The Federal Motor Carrier Safety Administration (FMCSA) regulates the trucking industry to protect all motorists and to reduce crashes, injuries, and fatalities involving commercial vehicles.
Among the agency’s various regulations are the hours of service rules, which limit the amount of time a trucker can operate their commercial motor vehicle. Below, we explain in detail what it entails.
Commercial Motor Vehicles Defined
The hours of service regulations apply to commercial vehicles. According to the FMSCA, that includes any vehicles falling into these categories:
Weighs 10,001 pounds or more
Has a gross vehicle weight rating or gross combination weight rating of 10,001 pounds or more
Is designed or used to transport 16 or more passengers (including the driver) not for compensation
Is designed or used to transport 9 or more passengers (including the driver) for compensation
Is transporting hazardous materials in a quantity requiring placards
Additionally, property- and passenger-carrying drivers are held to the following regulations:
11-Hour Driving Limit. Drivers may operate their vehicle a maximum of 11 hours after 10 consecutive hours off duty.
14-Hour Driving Limit. Drivers may not go beyond the 14th consecutive hour after coming on duty following 10 consecutive hours off duty. Off duty time does not extend the 14-hour period.
Rest Breaks. Drivers may resume driving if 8 hours or less have passed since the end of the last off duty period or the last break of at least 30 minutes.

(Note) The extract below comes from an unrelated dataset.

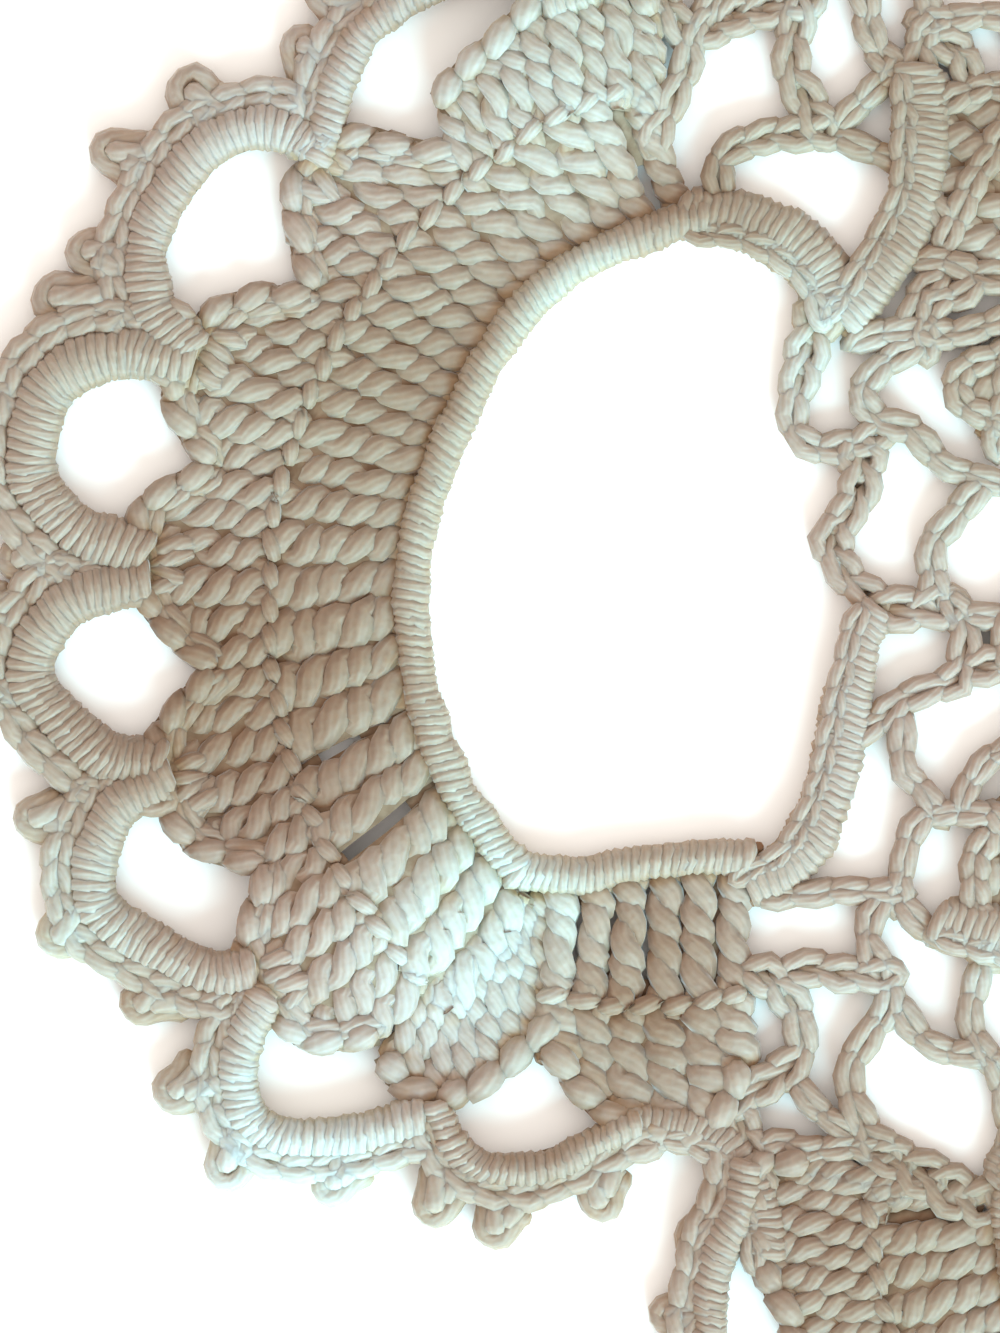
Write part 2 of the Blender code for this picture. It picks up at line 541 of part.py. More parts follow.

60/70-Hour Limit. May not drive after 60/70 hours on duty in 7/8 consecutive days. A driver may restart a 7/8 consecutive day period after taking 34 or more consecutive hours off duty.
Sleeper Berth Provision. Drivers using the sleeper berth provision must take at least 8 consecutive hours in the sleeper berth, plus a separate 2 consecutive hours either in the sleeper berth, off duty, or elsewhere.
10-Hour Driving Limit. Drivers may operate their vehicle a maximum of 10 hours after 8 consecutive hours off duty.
15-Hour Driving Limit. Drivers may not go beyond 15 hours on the road, following 8 consecutive hours off duty. Off duty time is not included in the 15-hour period.
60/70-Hour Limit. May not drive after 60/70 hours on duty in 7/8 consecutive days.
Sleeper Berth Provision. Drivers using a sleeper berth must take at least 8 hours in the sleeper berth, and may split the sleeper berth time into two periods provided neither is less than 2 hours.
Driving without an adequate amount of sleep can impair one’s ability to focus on the road and make wise decisions.
We at Kershaw Talley Barlow cannot stress the importance of these regulations enough. A fatigued trucker can pose serious risks to themselves and other motorists on the road.